Calls maybe, but not messages. A tool at this level probably can’t hide the fact that calls are implemented by messages and the post CPS semantics. So here too I think we are fine.

Hmm, I see the point. But still, system level structured data that suits all is a big can of worms; easily gets rather complex, and still won’t fit all. The canister could maybe print a summary at the end of each message, and that might be small enough?

Since the ability to see prints is so useful (dfx canister log --watch!), and the implementation seems to be of reasonable complexity, maybe thats a good first step at least?

1 Like

How to identify the end of a message at the Wasm level?

The structure is defined at the application level. The system is only providing a generic API for random I/O, similar to stable memory. Basically, I’m trying to understand if anything is getting simpler by using a buffer vs a memory region?

Before you return from the exported function? The same point in time when, for example, Motoko runs GC.

You might be able to do less this way, but some things get easier:

  • Buffer can be read-only, memory with random access is (I assume) meant to be read-write. This makes them very different beasts:

    A read-only buffer doesn’t affect the semantics of the canister otherwise, which for example means it’s ok to preserve it across rollbacks (trap, or query-as-update), which is what you want for logging (and likely also profiling). A memory region that can be read should be rolled back upon a trap.
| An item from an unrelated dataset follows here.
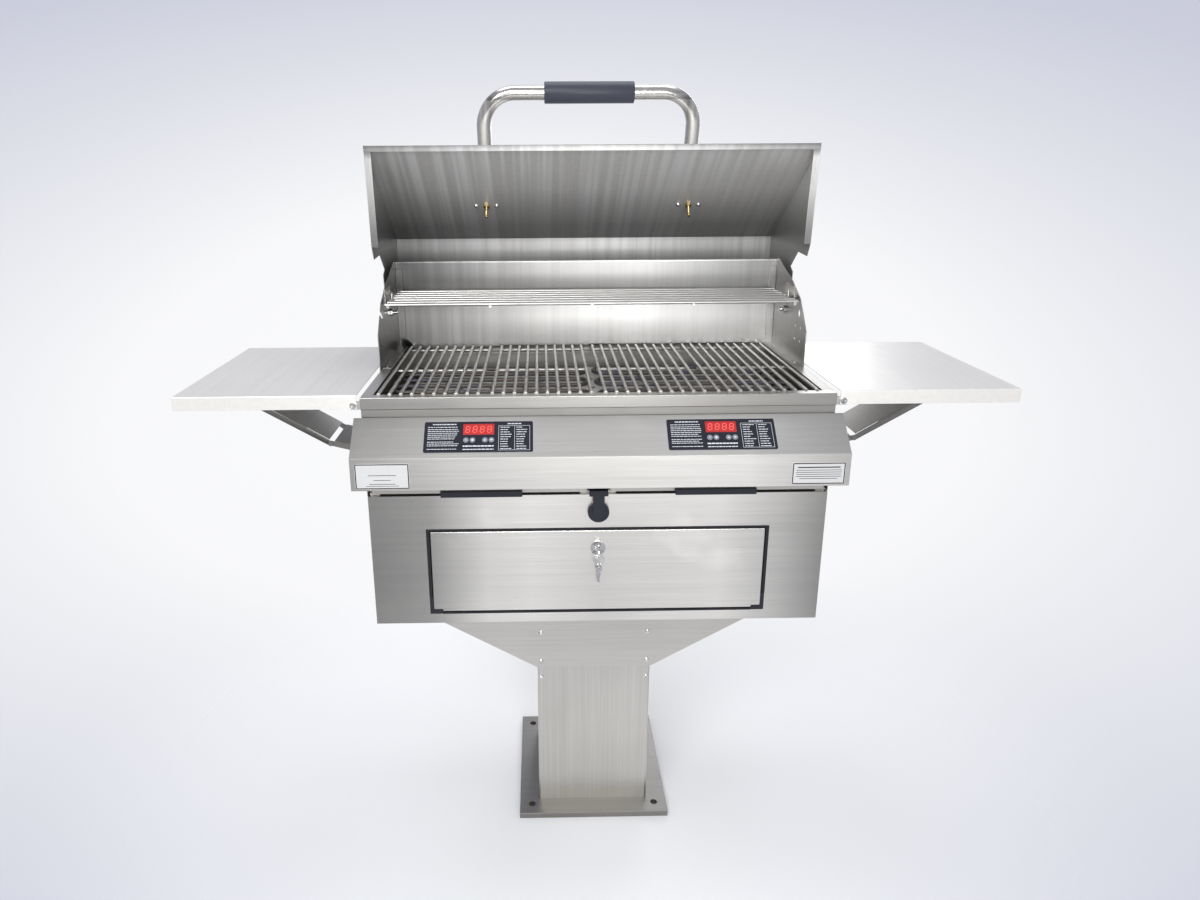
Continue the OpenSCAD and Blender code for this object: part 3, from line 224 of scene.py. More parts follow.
def tint(colour: Colour, by: float) -> Colour:
    """A colour made lighter or darker by a factor."""
    return tuple(min(1.0, c * by) for c in colour)


# Noise layers: stretch along each axis, detail, shift, and the range that a smooth step keeps.
# Mixes: the share of each layer. Reliefs are in metres.
CLOUD = ((4.0, 4.0, 4.0), 2.0, 3.1, (0.3, 0.7))
SMUDGE = ((11.0, 11.0, 11.0), 4.0, 12.7, (0.56, 0.75))
SCRATCH = ((60.0, 60.0, 1400.0), 1.0, 5.0, (0.71, 0.76))
# Painted reflection: streaks that stand in for reflected grate bars, and the mask that fades them.
PAINTED_STREAK = ((88.0, 1.2, 1.2), 1.0, 2.2, (0.35, 0.68))
PAINTED_STREAK_FADE = ((3.0, 3.0, 3.0), 1.0, 9.0, (0.2, 0.7))
WEAR = ((30.0, 30.0, 30.0), 4.0, 8.1, (0.5, 0.8))
BROADER, BROAD = 0.12, (3.0, 7.3)
PATCH = (4.0, 4.4, (0.5, 0.75))
CLOUD_GAIN = 4.0
STREAK_MIX, STREAK_RANGE = (0.65, 0.35), (0.25, 0.75)
# Lightening of the painted reflection streaks.
PAINTED_STREAK_TINT = 1.7
SMUDGE_MIX, SMUDGE_TINT = 0.25, 0.86
BRUSH_ROUGH = (0.16, 0.06, 0.05)
BRUSH_HEIGHT = (0.8, 0.5, 0.2)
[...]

    How would your memory region differ in system semantics from stable memory, besides the fact that it can be read through the state tree?

  • A log buffer would solve the problem of how to expose debug_print and system-generated logs to the canister.

IMHO, access to logs for debugging is more pressing than profiling support. But access to logs as a system feature enables some profiling. Hence my suggestion to add debug logging to the system, and use that for initial profiling.

That’s Motoko specific. There is no GC in Rust. The message entry points includes the exported functions, plus all the callback functions. It’s not easy to identify these callback functions.

There is no difference. That’s why I think it may be easier to implement, because it’s just another region in the stable memory. But good point about rollback, that’s a strong reason for a read-only buffer.

Doesn’t the rust CDK have control over the post-CPS’ed code? I would assume so, it has to put the callbacks into the system calls and put responses into the calls to reply. So I would be surprised if it had a hard time to inject some counter-dumping code in the right spot.

Ah, you mean injecting code from the CDK or moc directly. Yes, that would work. But given a Wasm produced by an unknown tool, it is not easy to figure out the callback functions without some static analysis on the code.

Ah, you want to instrument arbitrary code. That’s a bit more challenging, maybe too much so - your instrumentation for example must not use the main memory because it has not known structure. My code in motoko/wasm-profiler at master · dfinity/motoko · GitHub, which is what we use for the flame graphs in the Motoko CI, has some workarounds for that, not sure how well they scale.

OTOH, assuming the log buffer can be large (and why shouldn’t it), this code (because it only uses print) would actually work out of the box on the IC already, and produce flame graphs and other profiles!